Types of Hardeners for Different Paints
The specific hardener chemistry depends on the paint system. For epoxy paints, the hardener is typically an amine-based compound. When mixed with the epoxy resin, these amines react to form the cross-linked network. For polyurethane and acrylic urethane paints (common in automotive work), the hardener is an isocyanate compound, which reacts with the resin’s alcohol-based molecules to build the polymer chain. The chemistry differs, but the principle is the same: two components that are stable on their own react together to form something stronger than either one alone.
Hardener vs. Accelerator
These terms get mixed up often, but they do different things. A hardener is a required ingredient that actually becomes part of the cured film. Without it, the paint won’t cure at all. An accelerator (sometimes called a catalyst) is an optional additive that speeds up a reaction that’s already happening. Some hardener formulations include built-in accelerators to shorten cure times, which can blur the line, but the core distinction holds: the hardener starts and participates in the reaction, while an accelerator just makes it go faster.
How to Mix It Correctly
Every 2K paint system has a specific mixing ratio set by the manufacturer, typically expressed as a ratio like 4:1, 3:1, or 2:1 (parts of paint to parts of hardener). A 4:1 ratio means four parts paint to one part hardener. So if you’re mixing 300 ml of paint at a 4:1 ratio, you’d add 75 ml of hardener. Some products also call for a percentage of thinner on top of that. For example, a ratio listed as 4:1:10% means four parts paint, one part hardener, then 10% thinner calculated from the combined paint-plus-hardener volume.

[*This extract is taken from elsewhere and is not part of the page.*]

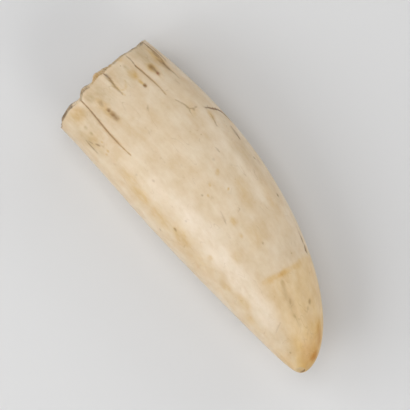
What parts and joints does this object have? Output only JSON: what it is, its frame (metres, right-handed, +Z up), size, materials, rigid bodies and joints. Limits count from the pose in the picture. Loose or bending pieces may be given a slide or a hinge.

Getting this ratio right matters. Too little hardener and the film won’t fully cure, leaving it soft and vulnerable. Too much can make the coating brittle or cause other defects. Always check the manufacturer’s technical data sheet for the exact ratio and follow it precisely.
Pot Life and Working Time
Once you mix hardener into paint, the clock starts. The mixture has a limited working time, called “pot life,” before it begins to gel and becomes unusable. Pot life varies enormously depending on the product and conditions. Some automotive clears give you 30 to 60 minutes. Certain epoxy primers offer a much longer window, up to about three working days at room temperature (around 68°F or 20°C).
Temperature is the biggest variable. Higher temperatures speed up the chemical reaction and shorten pot life. Lower temperatures slow it down and extend your working window. If you’re painting in a hot garage on a summer day, you’ll have noticeably less time than on a cool morning. Plan your batch sizes accordingly so you don’t waste mixed product.
Curing Stages and Timelines
After application, a hardener-based paint goes through several distinct stages before reaching full strength. First is the wet film stage, where solvents are evaporating rapidly and the coating is still workable. Next comes skinning, where the surface begins to form a thin dry layer while the material underneath remains wet. The coating then becomes dry to the touch, though it’s still soft underneath. Eventually it reaches a tack-free state, where it no longer feels sticky but hasn’t developed its final hardness.
Full cure is the final stage, where all solvents have escaped and the cross-linking reaction is complete. This is when the film reaches its maximum hardness, chemical resistance, and durability. The gap between “dry to the touch” and “fully cured” can be surprisingly long. Epoxy paints, for instance, may feel dry in 24 to 48 hours but take up to 30 days to fully cure. Polyurethane coatings range from 10 to 30 days for complete cure depending on whether they’re water-based or solvent-based. Until that full cure is reached, the coating is more vulnerable to scratching, chemical damage, and denting.
Safety Considerations
Hardeners, particularly the isocyanate-based ones used in polyurethane automotive paints, pose real health risks. Isocyanates are a major cause of occupational asthma, and the danger comes from both breathing the vapors and getting them on your skin. Research on auto body repair workers has shown that skin exposure can contribute to sensitization and asthma even when respiratory protection is used, because uncovered areas of the face, neck, and hands can absorb the chemicals.
Proper protection means a respirator (a half-face respirator with organic vapor cartridges at minimum, though a supplied-air respirator provides better coverage), nitrile gloves (not latex, which isocyanates can penetrate), a full-body coverall or paint suit, and eye protection. A half-face respirator only covers about 22% of the face surface area, leaving the rest exposed, so pairing it with a full paint suit and proper gloves is important. If you’re spraying 2K paints regularly, investing in better respiratory protection and ensuring complete skin coverage isn’t optional.